11 You Can't Take it With You (1938) and Titanic (1997)
Split decisions on James Cameron's sinking ship and Frank Capra's chaotic comedy.

10 The Life of Emile Zola (1937) and Shakespeare in Love (1998)
Two literary giants get bios: One goes somber and traditional, the other fictional and frothy.

9 The Great Ziegfeld (1936) and American Beauty (1999)
We discuss two hits with identity issues. The first is a biopic that's almost a musical and the second is a satire that's also... all things to all people?

8 Mutiny on the Bounty (1935) and Gladiator (2000)
Clark Gable vs. Russell Crowe Round 2: Adventure and betrayals on the high seas and in CGI colisseums in this extremely macho episode.

7 It Happened One Night (1934) and A Beautiful Mind (2001)
Clark Gable vs Russell Crowe Round 1: Frank Capra's legendary romantic comedy is pure bliss. Ron Howard's disability/drama/ spy/biopic/ romance/mathematics lesson is a muddle.

6 Cavalcade (1933) and Chicago (2002)
The letter of the day is "C" as in chaos.Tempers flare as merry murderesses reach Oscar glory and a historical epic refuses to end.

5 Grand Hotel (1932) and LotR: The Return of the King (2003)
The first "hyperlink" all star ensemble winner and the last of a gargantuan fantasy trilogy.

 

4 Cimarron (1931) and Million Dollar Baby (2004)
Clint Eastwood wows the Academy with funereal grace and focus and the first Western to win Best Pictures wows the Academy with... with... we're still not sure.

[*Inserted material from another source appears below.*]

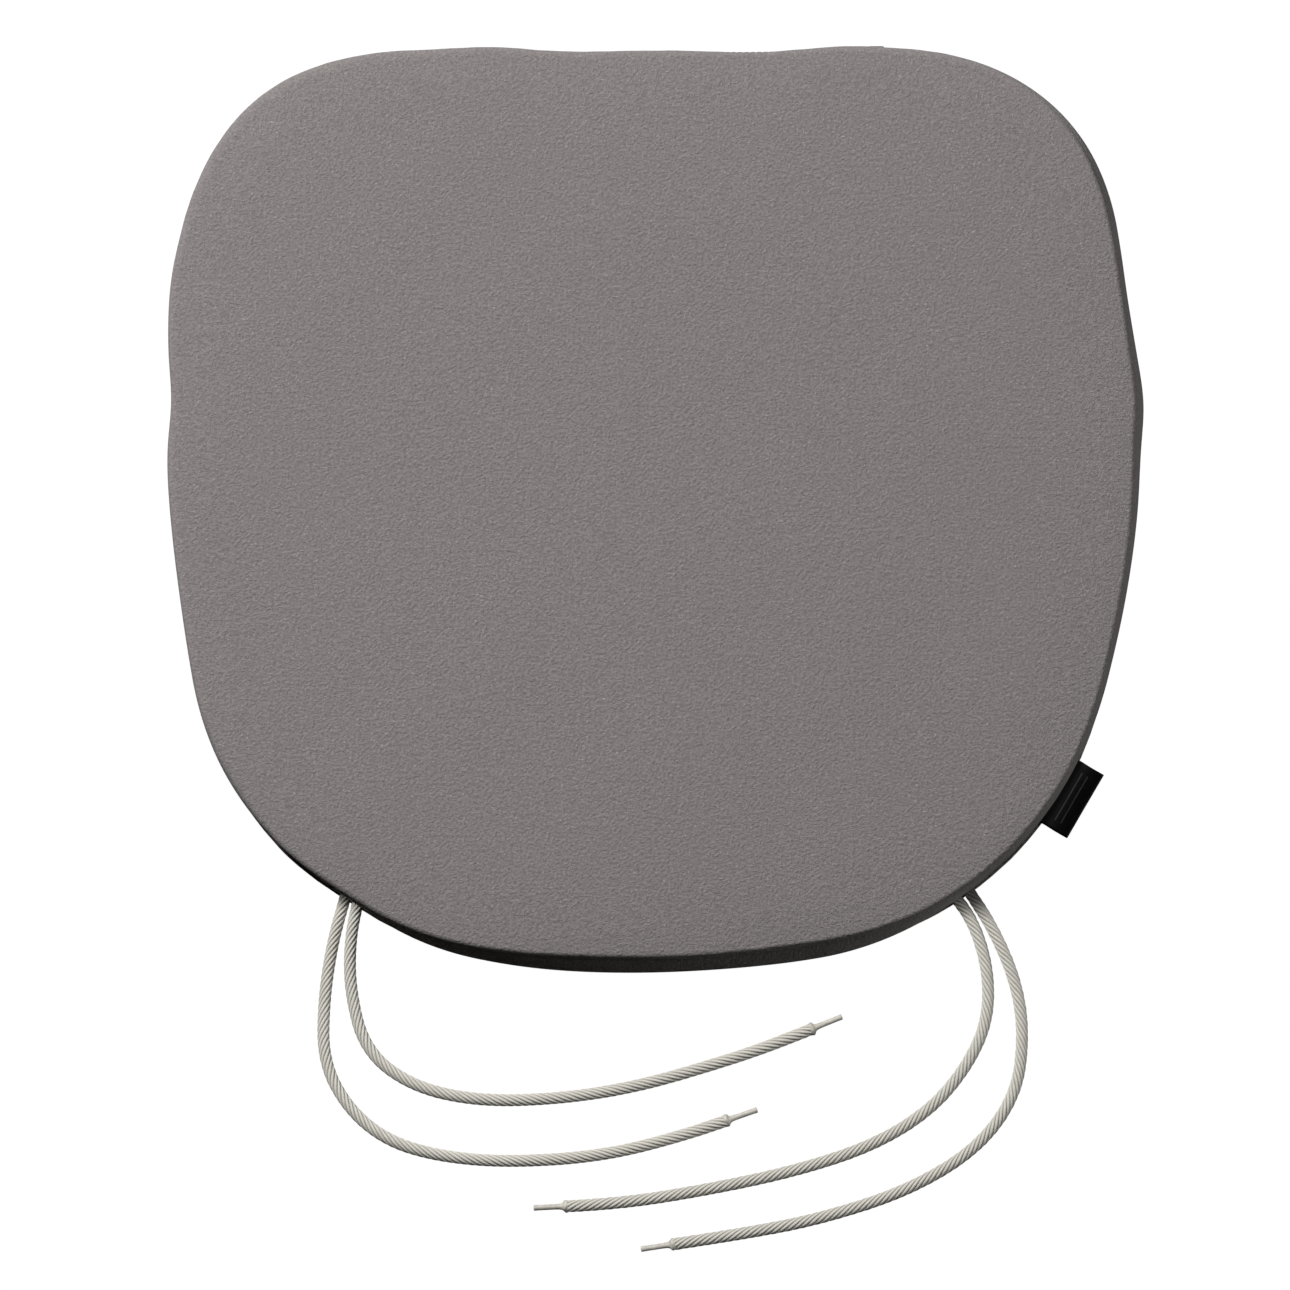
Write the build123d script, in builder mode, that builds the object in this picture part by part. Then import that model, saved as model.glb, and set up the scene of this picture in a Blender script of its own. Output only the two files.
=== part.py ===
"""Chair seat pad with a zipped front edge and four tie cords.

The thin box cushion lies on its underside. A foam slab fills a sewn cover of two panels and a band.
Sizes are in millimetres. The origin is at the middle of the underside, +Z is up, +Y points to the
chair's front, where the zip is, and the tie cords leave the rear corners. "Inset" is a distance
inwards from the cover's outer face.
"""
import math
import os

from build123d import *

# Pad. The outline is a chain of tangent arcs from the straight front edge to the middle of the rear.
pad_height = 25.0
outline_arcs = [  # radius, turn in degrees
    (88.0, 80.0),  # front corner
    (482.0, 22.5),  # side
    (147.3, 67.5),  # rear corner
    (405.0, 10.0),  # half of the rear edge
]

# Cover fabric and seams
fabric = 0.8
seam_allowance = 8.0
seam_inset = 1.2
hem = 5.0
thread = 0.4

# Foam slab
foam_gap = 0.2
foam_inset = 2.4
foam_rim_inset = 9.4
zip_pocket_depth = 2.6
zip_pocket_half = 4.6

# Zip: one coil half on each tape, and a slit between them for the slider's post
zip_panel_half = 100.0
zip_opening = 8.4
stitch_edge = 1.5  # from a fold or seam to the stitch row beside it
stitch_margin = 3.0
tape_thickness = 0.5
tape_width = 8.4
coil_slit = 1.4
coil_width = 1.7
coil_height = 1.4
stop_length = 2.0
stop_end = 99.0

# Slider and pull tab
slider_length = 9.0
slider_width = 7.0
slider_closed_x = 92.0
slider_plate = 1.0
slider_nose = 1.6
slider_round = 1.5
inner_plate = 0.9
inner_plate_margin = 0.5
plate_gap = 0.4
post_thickness = 0.8
post_length = 2.4
post_round = 0.3
post_shift = 1.0
flange_length = 4.6
flange_thickness = 0.7
flange_shift = 0.8
bridge_length = 6.4
bridge_width = 1.4
bridge_bar = 0.7
bridge_window = 1.3
bridge_round = 0.6
pull_thickness = 0.7
pull_width = 5.2
pull_length = 21.0
pull_round = 2.2
pull_window_width = 3.2
pull_window_length = 7.0

# Side tab: a folded woven label, sewn in on the right rear corner
tab_length = 30.0
tab_reach = 9.5
tab_sewn_in = 6.0
tab_thickness = 1.0
tab_fold_round = 0.45
tab_place = 0.29  # share of the way round the rear corner

# Care label, hanging between the foam and the rear of the band
label_width = 24.0
label_height = 16.0
label_thickness = 0.3
label_inset = 1.8

# Tie cords: control points of each route on the floor, from inside the seam to the tip
tie_diameter = 4.7
tie_tip_lift = 0.35  # the collar is wider than the cord, and lifts its end
tie_routes = {
    "left_outer": [
        (-123, -155), (-129, -176.5), (-132.5, -201), (-132.5, -226.5), (-122.5, -245.5), (-106.5, -259),
        (-85, -265.5), (-57, -268), (-18.5, -265.5), (15, -257), (32, -251),
    ],
    "left_inner": [
        (-117.5, -155), (-122, -174.5), (-122, -197), (-115.5, -222), (-96.5, -236.8), (-69, -243),
        (-35.5, -242), (-4, -237), (30, -227), (50.5, -220), (66.5, -213.5),
    ],
    "right_inner": [
        (120.5, -154.5), (131.5, -168), (138, -188.5), (138, -210), (129.5, -229), (114.5, -247),
        (91, -261.5), (58.5, -272), (21, -279.8), (-12.5, -285), (-33, -286),
    ],
    "right_outer": [
        (128.5, -154.5), (140, -172), (149.5, -194.5), (152.5, -216), (149.5, -240.5), (134, -262.3),
        (106, -279.5), (70.5, -291), (40, -297), (10.5, -301.5),
    ],
}
tie_bend_share = 0.45  # of the shorter run beside a corner, taken up by its bend
collar_diameter = 5.4
collar_length = 1.2
cone_length = 3.0
stem_diameter = 2.1
tip_length = 15.0
tack_x = 126.0
tack_width = 10.0
tack_height = 2.4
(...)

3 All Quiet on the Western Front (1930) and Crash (2005)
Oscar and The Message Movie -- they can't resist them. One is a masterpiece.

2 Broadway Melody (1929) and The Departed (2006)
Dancing sisters struggle for fame in the Big Apple in the first Oscar'ed musical while rats in human form plague Boston in Scorsese's crime drama.

1 Wings (1928) and No Country For Old Men (2007)
The Coen Bros's near silent crime drama and the only actual silent picture to win.